The International Accounting Education Standards Board (IAESB), which is a branch of the International Federation of Accountants (IFAC), this organization was formed in 1977 with the purpose "to strengthen worldwide accountancy profession in the public interest by:

  • Developing high quality international standards and supporting their adoption and use;
  • Facilitating collaboration and cooperation among its member bodies;
  • Collaborating and cooperating with other international organizations; and
  • Serving as the international spokesperson for the accountancy profession" (IFAC)

The purpose in the development of the IAESB is "to develop guidance to improve the standards of accountancy education around the world and focuses on two key areas: The essential elements of accreditation and the nature and extent of continuing professional education needed by accountants" to this end they have developed a "Framework for international education standards for professional accountants". (International)  This framework outlines the concepts that the IAESB uses to develop their standards for program accreditation.  The development of this framework has created a very comprehensive and thorough requirement base for the development of programs built to produce quality students.  One example is a school in Rwanda whose students took an international accounts exam.  This is an exam that is internationally recognized as a comprehensive accounting exam consisting of six papers.  64% of the 72 students passed all exams and 30% failed only one paper. (Kwizera)  These are incredible numbers for an exit exam out of any University.  The IAESB works regularly to maintain a watch on the programs that they have accredited to make sure that they are continuing to produce high quality accountants.

The previous discussion ended up talking about the quality of students produced from schools monitored by a regulatory body.  The two questions presented complement each other. With an international regulatory body, schools that are under that regulation will produce an equal quality professional.  The only thing that should be presented better is the accreditation to the general public, how is a student supposed to know if the school they choose is accredited without knowing to look for the accreditation.  The knowledge to look for a CPA when doing your taxes is generally accepted, but do people know what to look for to signify a quality accounting program that will produce quality students.

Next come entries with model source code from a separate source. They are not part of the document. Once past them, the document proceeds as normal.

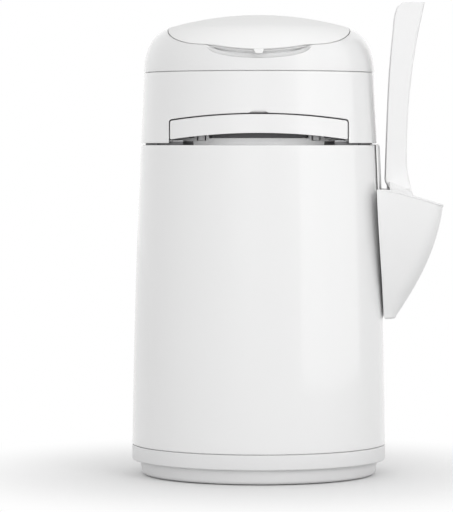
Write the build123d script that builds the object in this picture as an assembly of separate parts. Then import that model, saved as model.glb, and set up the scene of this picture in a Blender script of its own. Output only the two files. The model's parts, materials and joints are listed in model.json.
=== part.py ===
from build123d import *
from math import asin, atan, cos, pi, radians, sin, sqrt, tan
import os

# Litter disposal pail, in millimetres. +Z is up, -Y is the front, and the origin is
# on the floor under the middle of the bucket. Every level section of the pail is an
# oval: a turned shape squeezed front to back by PLAN_RATIO.

# ---- pail body ---------------------------------------------------------------
PLAN_RATIO = 0.9
WALL = 2.6
FOOT_HALF_WIDTH = 113.0
FOOT_HEIGHT = 14.7
FOOT_EDGE_RADIUS = 5.0
SKIRT_HALF_WIDTH = 120.5
SKIRT_HEIGHT = 14.2
SEAM = 0.6
BUCKET_HEIGHT = 283.5
RIM_HALF_WIDTH = 112.2
BUCKET_BULGE = 1.1
BUCKET_FLOOR = 3.0
BUCKET_FLOOR_LIFT = 1.5
BUCKET_CORNER_RADIUS = 12.0
PAN_FLOOR = 2.8
PAD_STAND = 0.8
PAD_THICKNESS = 2.2
PAD_HALF_WIDTH = 104.0
PAD_BREADTH = 9.0
LIP = 1.8
FIT = 0.3

# ---- head --------------------------------------------------------------------
HEAD_GAP = 1.8
HEAD_HEIGHT = 66.2
HEAD_TOP_HALF_WIDTH = 109.2
HEAD_WALL = 2.4
SPIGOT_DEPTH = 7.0
SPIGOT_CLEARANCE = 2.1
FRAME_FLOOR = 2.4

# ---- handle opening and pull handle ------------------------------------------
OPENING_SIDE = 28.9
OPENING_RISE = 27.7
OPENING_ARCH = 6.0
OPENING_CORNER = 2.5
NOTCH_RISE = 1.6
NOTCH_BASE = 8.9
NOTCH_TOP = 5.8
HANDLE_GAP = 1.1
HANDLE_HEIGHT = 17.2
HANDLE_THICKNESS = 8.0
HANDLE_EDGE = 1.2

# ---- sliding jaw -------------------------------------------------------------
PLATE_LEVEL = 13.4
PLATE_THICKNESS = 2.4
PLATE_SIDE = 32.2
JAW_SIDE = 50.2
JAW_LINE = 25.1
JAW_DEPTH = 8.0
JAW_DROP = 8.2
JAW_RISE = 10.0
PAD_GAP = 0.4
JAW_PAD = 3.8
PEG_RADIUS = 3.0
PEG_INSET = 17.0
RIB_SIDE = 59.2
RIB_WIDTH = 6.0
RAIL_CLEARANCE = 0.3
RAIL_WALL = 2.4
RAIL_GRIP = 3.2
ARM_WIDTH = 6.5
ARM_HEIGHT = 4.4
RAIL_FRONT = -52.0
RAIL_BACK = 42.0
SPRING_POST_Y = 60.0
SPRING_SIDE = 40.2
FRONT_WALL_INSET = 20.0
FRONT_WALL_THICKNESS = 2.4
FRONT_WALL_DROP = 2.0
WINDOW_SIDE = 66.2
SIDE_WINDOW = (52.0, 45.7)
SPIGOT_SIDE = 42.2
STOP_BEHIND_WALL = 20.98
STOP_SIDE = 9.0
WINDOW_SILL = 2.2
CHUTE_SIDE = 52.2
CHUTE_HALF_DEPTH = 27.0
CHUTE_CORNER = 12.0
DECK_LEVEL = 28.2
DECK_THICKNESS = 2.4

# ---- release bar -------------------------------------------------------------
BAR_DEPTH = 4.0
BAR_HEIGHT = 6.4
HOOK_SIDE = 15.0
HOOK_WIDTH = 8.0
HOOK_LEVEL = -6.5
HOOK_THICKNESS = 2.6
HOOK_BEHIND_WALL = 9.5
CATCH_LEVEL = -4.0
CATCH_THICKNESS = 2.4
CATCH_SIDE = 67.2
CATCH_DEPTH = 16.0
CATCH_CLEARANCE = 0.5

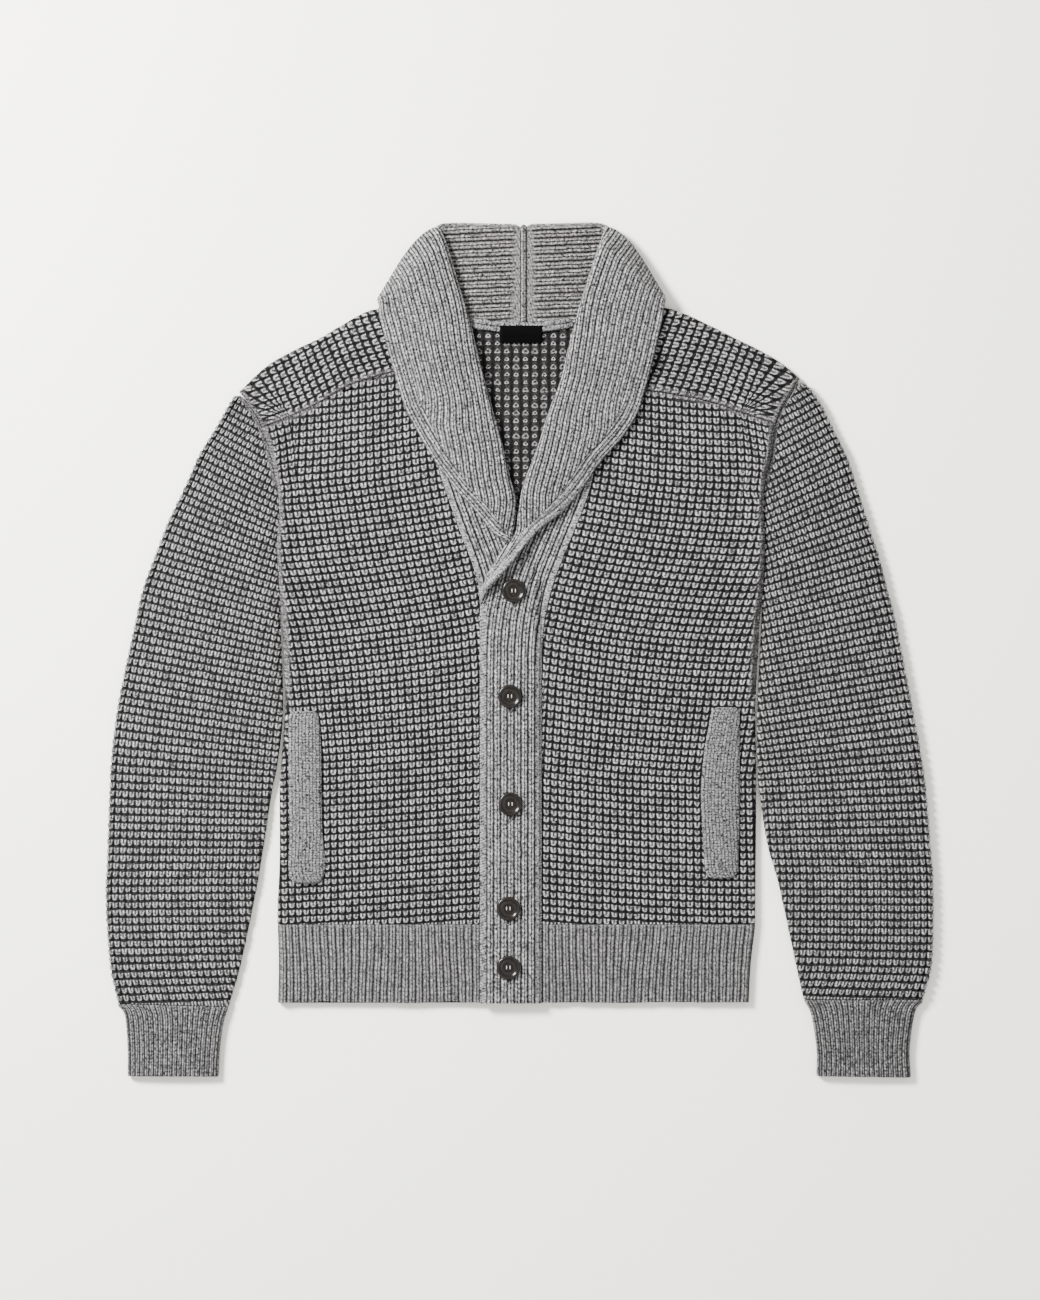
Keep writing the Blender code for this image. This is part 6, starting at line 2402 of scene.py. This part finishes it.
def main() -> None:
    """Build the cardigan in order and report each piece."""
    logging.basicConfig(level=logging.INFO, format="%(name)s %(message)s")
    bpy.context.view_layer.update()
    tuck = TuckKnit().material()
    close = TuckKnit(closed=0.35, ground="#111111", head="#4a4949", lit_leg="#8d8c8c").material()
    inside = TuckKnit(
        KnitSide.REVERSE, ground="#161515", head="#5d5b5a", lit_leg="#8f8d8c").material()
    hem_rib = RibKnit("wool_hem_rib", yarn="#5d5c5c", groove="#151515", groove_from=0.37,
                      hole=0.3, centre=0.6, lean=0.6, fade=1.0, marl_mm=1.6,
                      speckle=0.75).material()
    cuff_rib = RibKnit("wool_cuff_rib", yarn="#575656", groove="#1a1a1a", groove_from=0.37,
                       hole=0.3, centre=0.65, lean=0.6, fade=1.0, marl_mm=1.8,
                       speckle=0.95).material()
    studio = Studio()
    studio.build_floor()
    studio.build_lights()
    studio.build_camera()
    Back().build(tuck, inside)
    Front(Hand.LEFT, LEFT_SIDE, LEFT_BAND_SEAM, LEFT_SADDLE_FRONT, LEFT_BAND_LEVELS,
          LEFT_CORNER, LEFT_RISE, LEFT_WALES).build(tuck)
    Front(Hand.RIGHT, RIGHT_SIDE, RIGHT_BAND_SEAM, RIGHT_SADDLE_FRONT, RIGHT_BAND_LEVELS,
          RIGHT_CORNER, RIGHT_RISE, RIGHT_WALES).build(tuck)
    Saddle(Hand.LEFT, LEFT_SADDLE_FRONT, LEFT_SADDLE_FOLD, LEFT_SADDLE_BACK, (3.6, -2.2),
           LEFT_CORNER).build(tuck)
    Saddle(Hand.RIGHT, RIGHT_SADDLE_FRONT, RIGHT_SADDLE_FOLD, RIGHT_SADDLE_BACK, (-1.9, 1.1),
           RIGHT_CORNER).build(tuck)
    for hand, sleeve, cuff in ((Hand.LEFT, LEFT_SLEEVE, LEFT_CUFF),
                               (Hand.RIGHT, RIGHT_SLEEVE, RIGHT_CUFF)):
        Sleeve(hand, sleeve).build(close)
        Cuff(hand, cuff).build(cuff_rib)
    Hem("hem_back", LEFT_SIDE, RIGHT_SIDE, BACK_Z).build(hem_rib)
    Hem("hem_front_left", LEFT_SIDE, -38.7, FRONT_Z).build(hem_rib)
    Hem("hem_front_right", 20.3, RIGHT_SIDE, FRONT_Z).build(hem_rib)
    band_rib = RibKnit("wool_band_rib").material()
    # painted shade: a darker copy of the band rib for the inside of the back of the collar
    shaded_collar_rib = RibKnit("wool_collar_rib_in_shade", yarn="#5e5c5b", groove="#0d0c0c",
                         groove_from=0.32, fade=1.0).material()
    Band(Hand.LEFT, LEFT_BAND, LEFT_BAND_SEAM, 270.0, False).build(band_rib, shaded_collar_rib)
    Band(Hand.RIGHT, RIGHT_BAND, RIGHT_BAND_SEAM, 250.0, True).build(band_rib, shaded_collar_rib)
    linked = LinkedKnit().material()
    for strip, node, slot in TRIMS:
        strip.build(node, slot, LabelCloth().material() if slot == "label_fabric" else linked)
    # slit: near-black thread colour, as painted shade in the buttonhole slits
    horn, thread, slit = Horn().material(), Thread("#a9a49b").material(), Thread().material()
    for index, (x, y) in enumerate(BUTTONS, start=1):
        Button("button_%d" % index, x, y).build(horn, thread)
        Buttonhole("buttonhole_%d" % index, x, y).build(linked, slit)


if __name__ == "__main__":
    main()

The third question that must be considered is; are students coming out of college with an ability to interact with individuals from outside of their culture?  In her paper on this topic Alina M. Zapalska and her colleagues concluded the following:

"Many aspects of existing curricula encourage practices that weaken rather than strengthen the ability of the United States to compete effectively at home and abroad.  For instance, most textbooks in an area of businesses devote only a chapter or less to international topics rather than taking an international approach particularly in the context of current global political conflict.  Moreover, many textbooks appear to ignore the fact that business practices in different parts of the world differ significantly from those in the United States and this difference can lead to potential social, political, cultural, and religious conflicts" (Zalpalska)

This statement is a harsh judgment.  Considering most, if not all students currently in school are going to interact with non-U.S. cultures, this is an issue.  There are options that are being cultivated and developed to encourage cultural diversity in students. These include foreign exchange programs, both for professors and students, and a curriculum that encourages students to research and interact with foreign cultures. The goal of these programs should be to encourage students to see the need for international awareness and sensitivity.

The most difficult part of changing a system is realizing the need for a change.  Through the work of the IAESB, AFIC and others the need for a universal international accounting education accreditation has been realized and is being implemented.  The harder part of the process is breaking down the barriers that students have put up to cultures other than their own.  Seeing the need to study and respect the beliefs and convictions that they will encounter working across cultures.  It is this student awareness that is the critical key to International education.  The students can learn the rules from a quality program and come out knowing all the information, but if they are unable or unwilling to positively interact with other cultures the international accounting community will be adversely affected.

WORKS CITED

International Accounting Education Standards Board. "Framework for International Education Standards for Professional Accountants." Www.ifac.org. International Federation of Accountants, Dec. 2009. Web. 10 Apr. 2011.

International Federation of Accountants. www.ifac.org.

Kwizera, Charles. "Rwanda: Finance School Students Excel in CPA." AllAfrica.com. The New Times, 13 Mar. 2011. Web. 10 Apr. 2011.

Zapalska, Alina M., Steve Shuklian, Denis Rudd, and Frank Flanegin. "Global and International Issues in College Education." Insights to a Changing World Journal 2011.1 (2011): 85-92. Academic Search Complete. Web. 10 Apr. 2011.